CARY -- When Kathleen Townsend helped found Hospice of Wake County more than 30 years ago, she had to welcome families into her own North Raleigh living room to tell them about a new way to deal with death.
Today, Townsend, 71, the organization's original director, will be around for another milestone -- the opening of the nonprofit's new $14.5 million headquarters and inpatient center. With a sweeping modern design and multiple features to make patients and families feel more at home, the center is the first standalone, inpatient hospice facility in Wake County.
Instead of a fearful fight for life, the hospice approach offers comfort and care to terminally ill patients in their final months or days.
"It's a wonderful approach to helping people as they transition out of life," Townsend said. "They can be surrounded by knowledgeable, caring people who all have the same philosophy, quality of life and comfort."
In the 1970s, Townsend, a registered nurse, drew inspiration from a speech in Chapel Hill by the English hospice pioneer Cicely Saunders, then became part of a small group dedicated to establishing a program in Wake County. At that time, Townsend often worked with terminal patients at Rex Healthcare who were under the care of oncologist Dr. Billy Dunlap, another founder of Hospice of Wake County.
"It was very frustrating not to have a medical support system for them to go home to," Townsend said. "We wanted to encourage the quality of life for the time they had left."
Starting small in 1979, only a few years after the first U.S. hospice opened in Connecticut, Hospice of Wake County has grown to work with more than 1,800 families annually. The 200 staff members are outnumbered by more than 400 volunteers, including some who keep vigil for people with no one else to attend their deaths.
"The unit of care is the person and family," said Gina Murray, clinical manager for the inpatient center, which is named for Dunlap. "As a nurse, I can get the patient comfortable, but it's different getting the family comfortable."
In a way, close to home
Rooms in the center measure more than 300square feet and have double doors opening to an outside courtyard.
Inside are concealed medical devices and small handmade quilts, different for each room. Each room contains a couch-futon that opens into a full-size bed for family members. They can use kitchen and laundry facilities on site.
"People want to be at home," said Cooper Linton, a Hospice vice president. "But when home ceases to be an option, they can come here."
Nationally, a turning point for hospices came in 1982, when Medicare started reimbursing those who provide care.
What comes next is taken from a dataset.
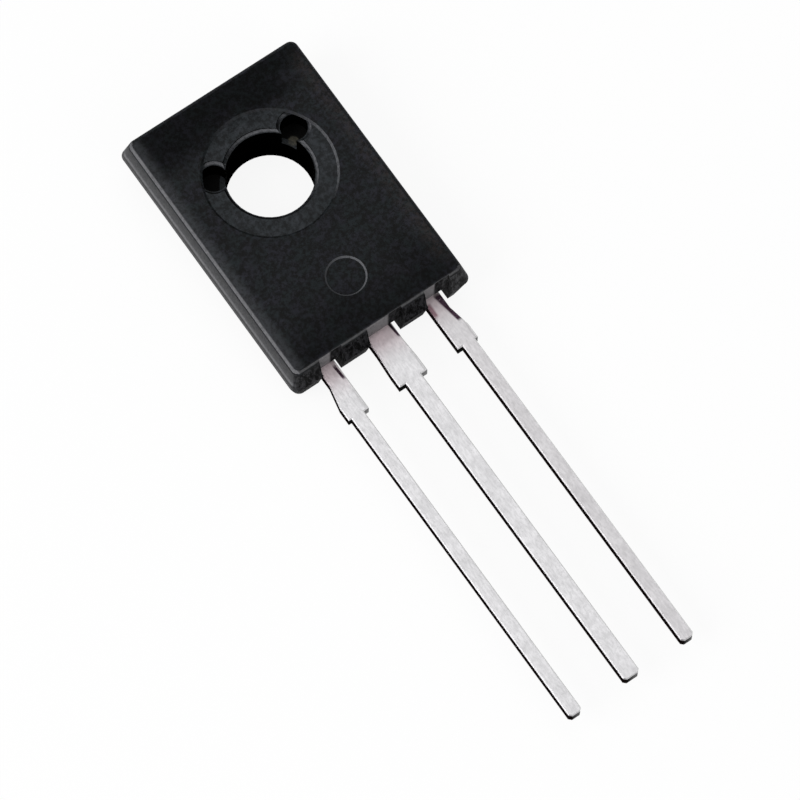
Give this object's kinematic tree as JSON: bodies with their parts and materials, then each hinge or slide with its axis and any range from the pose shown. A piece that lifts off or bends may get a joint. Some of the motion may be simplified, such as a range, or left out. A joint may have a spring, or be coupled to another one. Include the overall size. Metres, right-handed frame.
{
  "type": "power transistor",
  "caption": "Flat moulded power transistor with a screw hole, a bare heat-spreader plate on its back and straight tinned leads in a row.",
  "frame": {"origin": "axis of the mounting hole on the seating face, the bare metal back", "axes": "+Z out of the front face along the mounting hole, -Y along the leads, X across the body; the part lies on its back"},
  "size_m": [0.0076, 0.026, 0.0024],
  "materials": {
    "epoxy": "fine-grained black moulding compound",
    "tinned_copper": "tinned, finely brushed",
    "silicon": "polished",
    "solder": "dull",
    "aluminium_wire": "bright"
  },
  "bodies": {
    "root": {"epoxy_body": "epoxy", "collector_tab": "tinned_copper", "emitter_lead": "tinned_copper", "base_lead": "tinned_copper", "silicon_die": "silicon", "die_solder": "solder", "emitter_bond_wire": "aluminium_wire", "base_bond_wire": "aluminium_wire"}
  },
  "joints": []
}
In the years since, for-profit hospice operations have grown nearly to equal the nonprofits that originated the field, said Jon Radulovic, a spokesman for the National Hospice and Palliative Care Organization, a trade group in Alexandria, Va.
Caring is their policy
Health care reform in the works in Congress could result in lower payments for some hospice care, but the details remain in flux, Radulovic said. Linton said Hospice of Wake County supplements Medicare payments with significant fundraising, including more than $1 million annually for indigent care, and doesn't have major concerns about the legislation yet.
"There are always going to be changes in public policy," he said. "Hospice was founded before there was any reimbursement."